(Required task)
Without altering anything, output the material below.

(Data lines)
◇ ◇ ◇ ◇ ◇

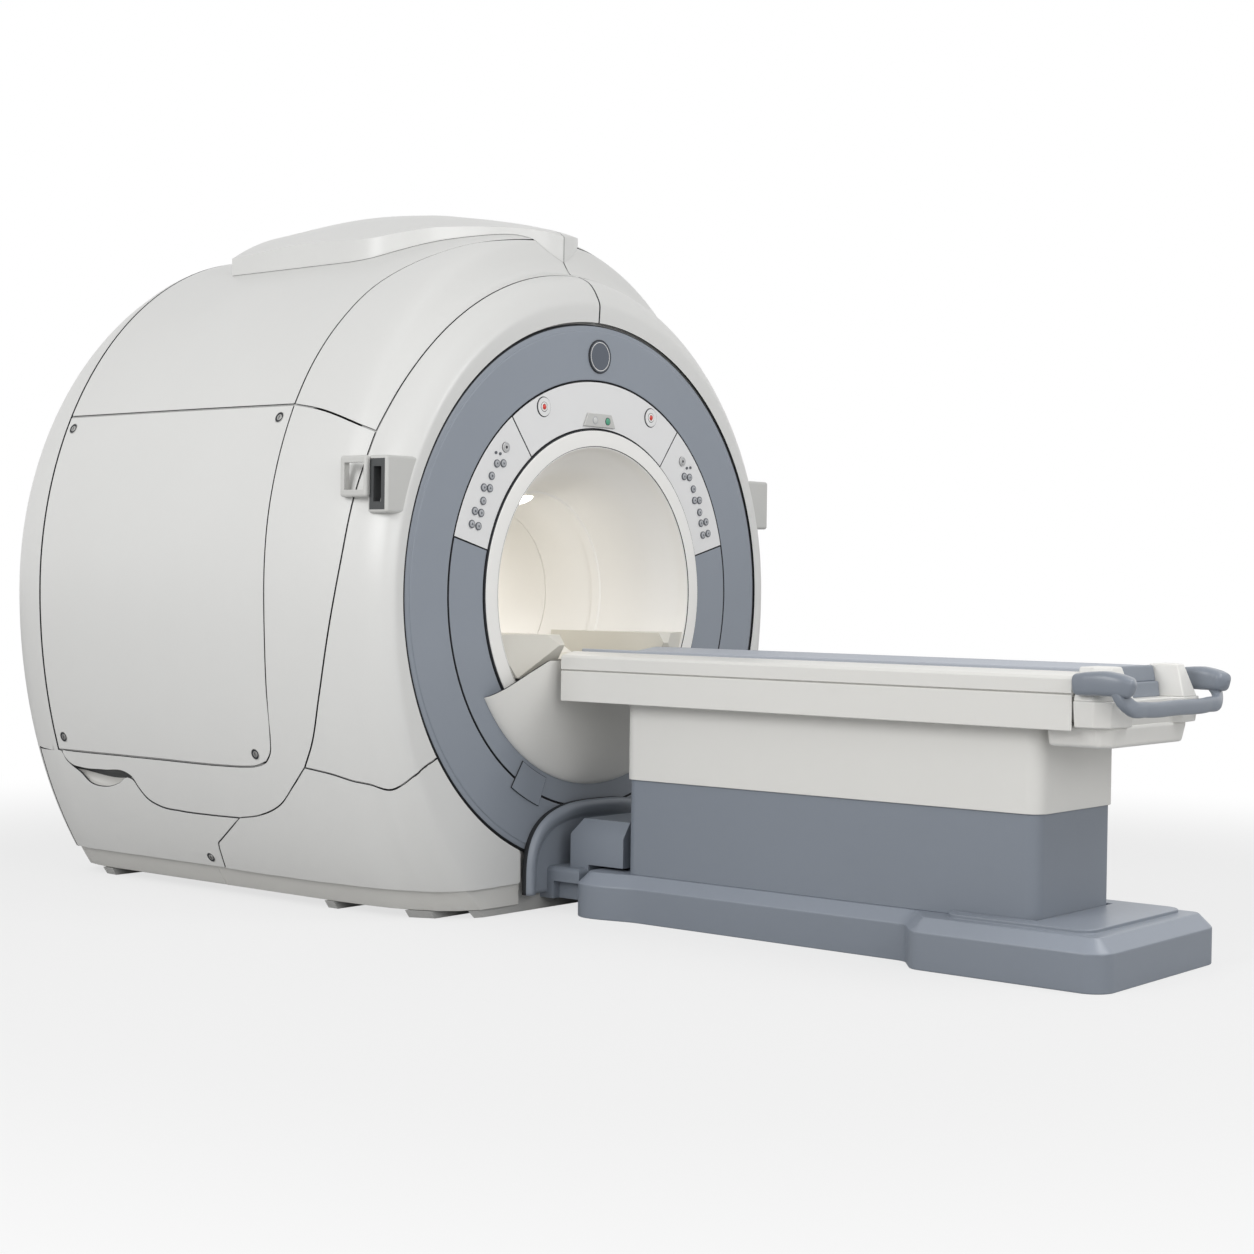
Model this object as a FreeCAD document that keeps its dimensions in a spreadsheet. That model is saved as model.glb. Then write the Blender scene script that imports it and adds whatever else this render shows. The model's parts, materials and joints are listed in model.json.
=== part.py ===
import FreeCAD, Part
import math
import os
import Sketcher

# A cylindrical MRI scanner with its patient table docked.
# Millimetres, +Z up, floor at Z = 0, the bore runs along Y and the table reaches out to -Y.
# While the pieces are drawn, Y = 0 is the face of the blue front ring. Each finished piece is
# then moved along Y by frame_shift, which puts the origin under the middle of the whole object.

App = FreeCAD
V = App.Vector
os.makedirs("parts", exist_ok=True)
doc = App.newDocument("scanner")
sheet = doc.addObject("Spreadsheet::Sheet", "Sizes")

# ---------------------------------------------------------------- driving dimensions

DIMENSIONS = {
    # drum covers
    "bore_height": 1065, "gantry_half_width": 1055, "gantry_top_rise": 1275,
    "gantry_undercut": 425, "gantry_depth": 1950, "cover_wall": 6, "cover_gap": 4,
    "skirt_height": 96, "plinth_clearance": 28, "plinth_inset": 12, "plinth_wall": 8,
    "plinth_height": 90, "seat_play": 0.3, "frame_bar": 40, "frame_floor_bar": 60,
    "frame_plate": 12, "rear_seam_inset": 230, "lower_rear_inset": 90,
    "plinth_split_depth": 1050,
    # front face
    "ring_radius": 930, "ring_bevel": 8, "face_thickness": 24, "face_gap": 3,
    "panel_radius": 733, "entry_radius": 571, "entry_inner_radius": 505, "entry_stand": 14,
    "display_half_angle": 37, "keypad_bottom_angle": 75.5,
    "badge_radius": 58, "badge_rise": 819, "badge_thickness": 5,
    "key_radius": 13.5, "key_proud": 4, "mark_radius": 5,
    "button_offset": 285, "button_rise": 627, "button_radius": 15, "button_length": 16,
    "button_proud": 6, "button_fit": 0.3, "button_collar_radius": 33,
    "button_collar_height": 3, "light_button_angle": 44.3, "light_button_circle": 673,
    "light_button_radius": 17,
    "lamp_half_width": 84, "lamp_top_half_width": 62, "lamp_bottom_rise": 576,
    "lamp_top_rise": 622, "lamp_thickness": 8,
    # bore
    "bore_radius": 300, "joint_radius": 355, "joint_depth": 300,
    "throat_depth": 500, "liner_rear_inset": 500, "rear_flare_radius": 470,
    "rf_outer_radius": 336, "gradient_outer_radius": 440, "coil_front": 545,
    "coil_rear_inset": 545, "vessel_outer_radius": 920, "vessel_front": 205,
    "vessel_rear_inset": 235, "vessel_bevel": 60,
    "stand_half_width": 520, "stand_top": 420, "stand_length": 140, "stand_front": 340,
    "stand_rear_inset": 510, "stand_beam_bottom": 65, "stand_beam_height": 60,
    "stand_beam_width": 120, "stand_beam_offset": 300,
    "bridge_top_drop": 135, "bridge_rear_inset": 510, "bridge_nose": 67, "bridge_tip": 90,
    "bridge_tip_drop": 169, "bridge_heel": 20, "bridge_heel_drop": 280,
    "bridge_prow_half_width": 290, "bridge_root_half_width": 460, "ledge_end": 440,
    "channel_half_width": 265, "bore_lamp_front": 322, "bore_lamp_length": 80,
    "bore_lamp_angle": 18, "bore_lamp_thickness": 6,
    # apron, dock and hatch
    "apron_radius": 655, "apron_bulge": 100, "apron_wall": 6, "apron_top_drop": 221,
    "apron_shoulder_half_width": 330, "apron_elbow_half_width": 500,
    "apron_elbow_drop": 309, "apron_corner_half_width": 560, "apron_corner_drop": 339,
    "collar_half_width": 365, "collar_top_drop": 705, "collar_band": 40, "collar_stand": 36,
    "collar_round": 205, "collar_foot": 60, "dock_top_drop": 755, "dock_half_width": 200,
    "dock_front": 70, "dock_rear": 300, "dock_shelf": 160, "dock_lip_drop": 807,
    "dock_cap_half_width": 165, "dock_cap_front": 100, "dock_low_top": 148,
    "dock_low_bottom": 40, "dock_low_half_width": 247, "dock_low_front": 150,
    "dock_low_round": 18, "notch_back": 36, "notch_top": 100, "notch_depth": 32,
    "hatch_inner": 668, "hatch_outer": 771, "hatch_thickness": 5, "hatch_sweep": 11.6,
    "hatch_angle": 28.0,
    # top turret and side handles
    "turret_half_width": 450, "turret_crown": 1381, "turret_rear_inset": 550, "turret_wall": 6,
    "grab_half_span": 1008, "grab_bottom": 250, "grab_top": 430, "grab_front": 2,
    "grab_back": 90, "slot_front": 28, "slot_back": 62,
    "slot_bottom": 285, "slot_top": 395, "loop_back": 195, "loop_bottom": 300,
    "loop_top": 430, "loop_bar": 22, "screw_radius": 12,
    # patient table
    "table_front": 108, "table_length": 1882, "deck_half_width": 305, "deck_depth": 136,
    "seam_depth": 33, "deck_edge_rise": 15, "deck_inner_edge_rise": 28, "deck_wall": 6,
    "cradle_half_width": 208, "cradle_top_rise": 36, "cradle_dip": 16, "cradle_round": 1208,
    "cradle_rise": 0.5, "cradle_bevel": 14, "cradle_front": 100, "cradle_length": 1878,
    "tray_drop": 217, "tray_half_width": 212,
    "beam_half_width": 170, "beam_depth": 121, "shroud_half_width": 238,
    "shroud_front": 325, "shroud_length": 1535, "shroud_corner": 52, "shroud_wall": 5,
    "shroud_fit": 3, "shroud_cap": 6, "lower_shroud_top": 487, "shroud_line": 462,
    "column_half_width": 110, "column_half_length": 160, "column_wall": 12,
    "column_top": 480, "flange_half_width": 200, "flange_half_length": 260,
    "flange_thickness": 12, "ram_fit": 0.4, "ram_bottom": 250, "column_centre": 1092,
    "base_top": 150, "base_wall": 8, "base_gap": 0.3, "base_neck_half_width": 272,
    "base_bulge_half_width": 305, "base_bulge_end": 270, "base_waist": 400,
    "base_foot_half_width": 372, "base_foot_start": 1440, "base_foot_shoulder": 1520,
    "base_end": 2135, "base_corner": 70, "base_round": 55, "base_nose_round": 84,
    "base_sway": 220, "base_bevel": 40, "plateau_start": 1580, "plateau_end": 2055,
    "plateau_half_width": 300, "plateau_rise": 12, "cap_end": 2112,
    "cap_bottom_drop": 128, "cap_top_rise": 44, "cheek_outer": 278,
    "cheek_inner": 150, "cap_recess": 2066, "cap_floor_drop": 51, "cap_wall_top_rise": 36,
    "grip_half_span": 336, "grip_end": 2168, "grip_bottom_drop": 36,
    "grip_top_rise": 30, "bar_bottom_drop": 96, "bar_top_drop": 56, "bar_back": 2146,
    "bar_front": 2180, "riser_half_span": 318, "grip_round": 18,
    "tray_box_half_width": 262, "tray_box_bottom_drop": 186, "tray_box_start": 1885,
    "tray_box_end": 2085, "tray_box_corner": 16, "tray_lug_half_width": 150,
}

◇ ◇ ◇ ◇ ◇

(Output of the exercise)
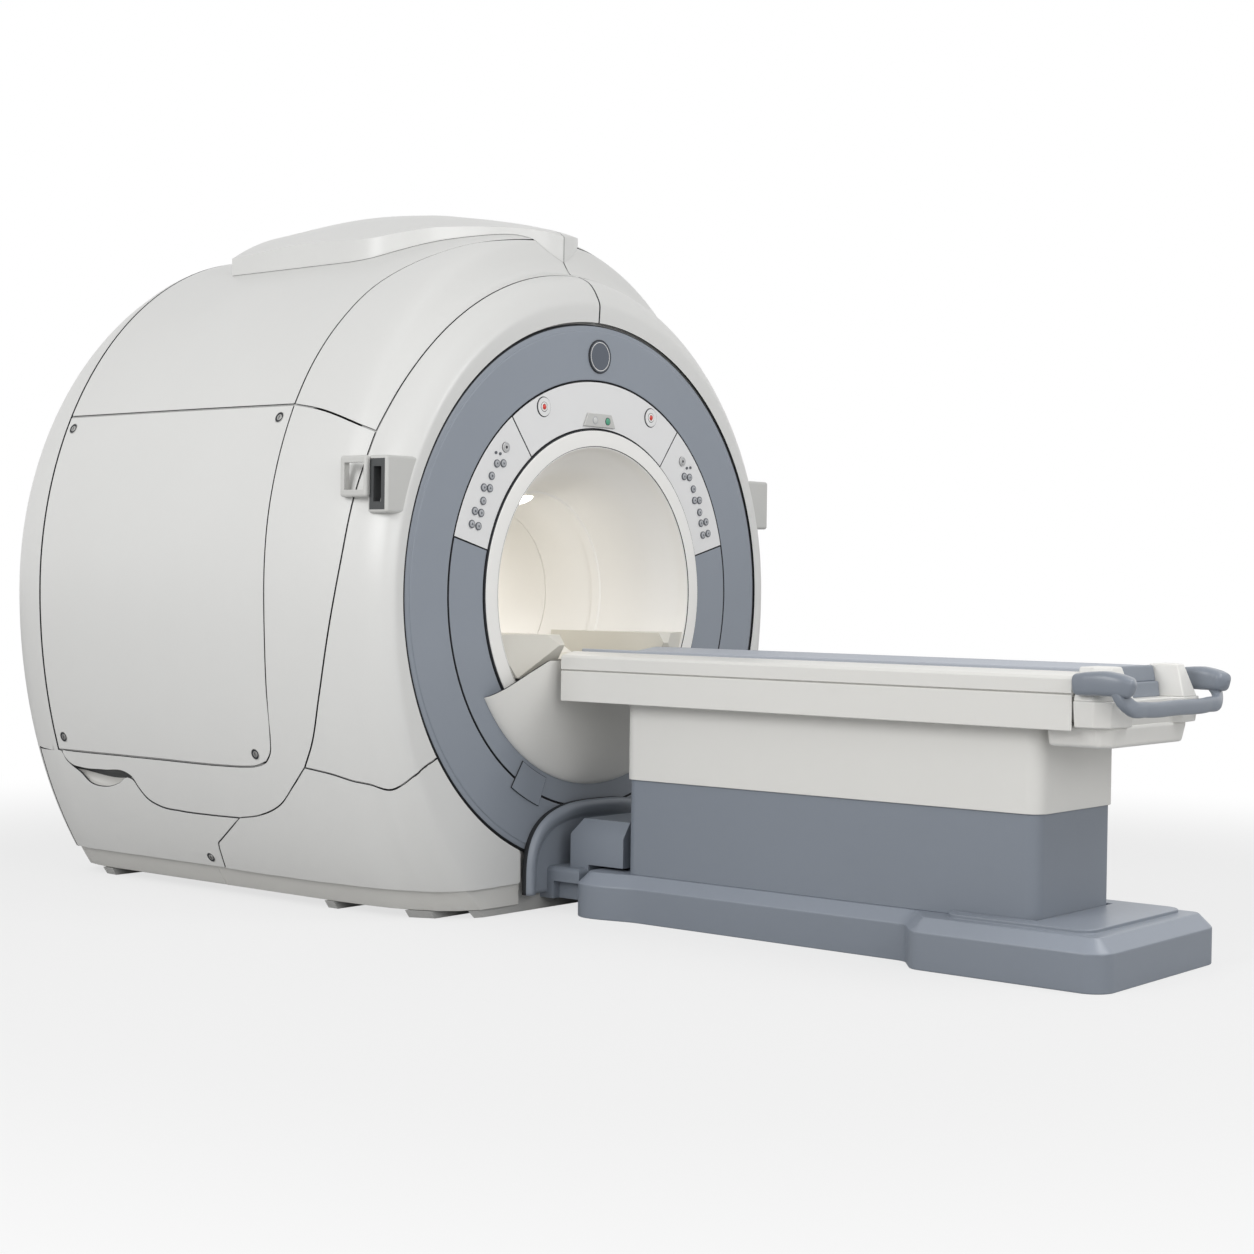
Model this object as a FreeCAD document that keeps its dimensions in a spreadsheet. That model is saved as model.glb. Then write the Blender scene script that imports it and adds whatever else this render shows. The model's parts, materials and joints are listed in model.json.
=== part.py ===
import FreeCAD, Part
import math
import os
import Sketcher

# A cylindrical MRI scanner with its patient table docked.
# Millimetres, +Z up, floor at Z = 0, the bore runs along Y and the table reaches out to -Y.
# While the pieces are drawn, Y = 0 is the face of the blue front ring. Each finished piece is
# then moved along Y by frame_shift, which puts the origin under the middle of the whole object.

App = FreeCAD
V = App.Vector
os.makedirs("parts", exist_ok=True)
doc = App.newDocument("scanner")
sheet = doc.addObject("Spreadsheet::Sheet", "Sizes")

# ---------------------------------------------------------------- driving dimensions

DIMENSIONS = {
    # drum covers
    "bore_height": 1065, "gantry_half_width": 1055, "gantry_top_rise": 1275,
    "gantry_undercut": 425, "gantry_depth": 1950, "cover_wall": 6, "cover_gap": 4,
    "skirt_height": 96, "plinth_clearance": 28, "plinth_inset": 12, "plinth_wall": 8,
    "plinth_height": 90, "seat_play": 0.3, "frame_bar": 40, "frame_floor_bar": 60,
    "frame_plate": 12, "rear_seam_inset": 230, "lower_rear_inset": 90,
    "plinth_split_depth": 1050,
    # front face
    "ring_radius": 930, "ring_bevel": 8, "face_thickness": 24, "face_gap": 3,
    "panel_radius": 733, "entry_radius": 571, "entry_inner_radius": 505, "entry_stand": 14,
    "display_half_angle": 37, "keypad_bottom_angle": 75.5,
    "badge_radius": 58, "badge_rise": 819, "badge_thickness": 5,
    "key_radius": 13.5, "key_proud": 4, "mark_radius": 5,
    "button_offset": 285, "button_rise": 627, "button_radius": 15, "button_length": 16,
    "button_proud": 6, "button_fit": 0.3, "button_collar_radius": 33,
    "button_collar_height": 3, "light_button_angle": 44.3, "light_button_circle": 673,
    "light_button_radius": 17,
    "lamp_half_width": 84, "lamp_top_half_width": 62, "lamp_bottom_rise": 576,
    "lamp_top_rise": 622, "lamp_thickness": 8,
    # bore
    "bore_radius": 300, "joint_radius": 355, "joint_depth": 300,
    "throat_depth": 500, "liner_rear_inset": 500, "rear_flare_radius": 470,
    "rf_outer_radius": 336, "gradient_outer_radius": 440, "coil_front": 545,
    "coil_rear_inset": 545, "vessel_outer_radius": 920, "vessel_front": 205,
    "vessel_rear_inset": 235, "vessel_bevel": 60,
    "stand_half_width": 520, "stand_top": 420, "stand_length": 140, "stand_front": 340,
    "stand_rear_inset": 510, "stand_beam_bottom": 65, "stand_beam_height": 60,
    "stand_beam_width": 120, "stand_beam_offset": 300,
    "bridge_top_drop": 135, "bridge_rear_inset": 510, "bridge_nose": 67, "bridge_tip": 90,
    "bridge_tip_drop": 169, "bridge_heel": 20, "bridge_heel_drop": 280,
    "bridge_prow_half_width": 290, "bridge_root_half_width": 460, "ledge_end": 440,
    "channel_half_width": 265, "bore_lamp_front": 322, "bore_lamp_length": 80,
    "bore_lamp_angle": 18, "bore_lamp_thickness": 6,
    # apron, dock and hatch
    "apron_radius": 655, "apron_bulge": 100, "apron_wall": 6, "apron_top_drop": 221,
    "apron_shoulder_half_width": 330, "apron_elbow_half_width": 500,
    "apron_elbow_drop": 309, "apron_corner_half_width": 560, "apron_corner_drop": 339,
    "collar_half_width": 365, "collar_top_drop": 705, "collar_band": 40, "collar_stand": 36,
    "collar_round": 205, "collar_foot": 60, "dock_top_drop": 755, "dock_half_width": 200,
    "dock_front": 70, "dock_rear": 300, "dock_shelf": 160, "dock_lip_drop": 807,
    "dock_cap_half_width": 165, "dock_cap_front": 100, "dock_low_top": 148,
    "dock_low_bottom": 40, "dock_low_half_width": 247, "dock_low_front": 150,
    "dock_low_round": 18, "notch_back": 36, "notch_top": 100, "notch_depth": 32,
    "hatch_inner": 668, "hatch_outer": 771, "hatch_thickness": 5, "hatch_sweep": 11.6,
    "hatch_angle": 28.0,
    # top turret and side handles
    "turret_half_width": 450, "turret_crown": 1381, "turret_rear_inset": 550, "turret_wall": 6,
    "grab_half_span": 1008, "grab_bottom": 250, "grab_top": 430, "grab_front": 2,
    "grab_back": 90, "slot_front": 28, "slot_back": 62,
    "slot_bottom": 285, "slot_top": 395, "loop_back": 195, "loop_bottom": 300,
    "loop_top": 430, "loop_bar": 22, "screw_radius": 12,
    # patient table
    "table_front": 108, "table_length": 1882, "deck_half_width": 305, "deck_depth": 136,
    "seam_depth": 33, "deck_edge_rise": 15, "deck_inner_edge_rise": 28, "deck_wall": 6,
    "cradle_half_width": 208, "cradle_top_rise": 36, "cradle_dip": 16, "cradle_round": 1208,
    "cradle_rise": 0.5, "cradle_bevel": 14, "cradle_front": 100, "cradle_length": 1878,
    "tray_drop": 217, "tray_half_width": 212,
    "beam_half_width": 170, "beam_depth": 121, "shroud_half_width": 238,
    "shroud_front": 325, "shroud_length": 1535, "shroud_corner": 52, "shroud_wall": 5,
    "shroud_fit": 3, "shroud_cap": 6, "lower_shroud_top": 487, "shroud_line": 462,
    "column_half_width": 110, "column_half_length": 160, "column_wall": 12,
    "column_top": 480, "flange_half_width": 200, "flange_half_length": 260,
    "flange_thickness": 12, "ram_fit": 0.4, "ram_bottom": 250, "column_centre": 1092,
    "base_top": 150, "base_wall": 8, "base_gap": 0.3, "base_neck_half_width": 272,
    "base_bulge_half_width": 305, "base_bulge_end": 270, "base_waist": 400,
    "base_foot_half_width": 372, "base_foot_start": 1440, "base_foot_shoulder": 1520,
    "base_end": 2135, "base_corner": 70, "base_round": 55, "base_nose_round": 84,
    "base_sway": 220, "base_bevel": 40, "plateau_start": 1580, "plateau_end": 2055,
    "plateau_half_width": 300, "plateau_rise": 12, "cap_end": 2112,
    "cap_bottom_drop": 128, "cap_top_rise": 44, "cheek_outer": 278,
    "cheek_inner": 150, "cap_recess": 2066, "cap_floor_drop": 51, "cap_wall_top_rise": 36,
    "grip_half_span": 336, "grip_end": 2168, "grip_bottom_drop": 36,
    "grip_top_rise": 30, "bar_bottom_drop": 96, "bar_top_drop": 56, "bar_back": 2146,
    "bar_front": 2180, "riser_half_span": 318, "grip_round": 18,
    "tray_box_half_width": 262, "tray_box_bottom_drop": 186, "tray_box_start": 1885,
    "tray_box_end": 2085, "tray_box_corner": 16, "tray_lug_half_width": 150,
}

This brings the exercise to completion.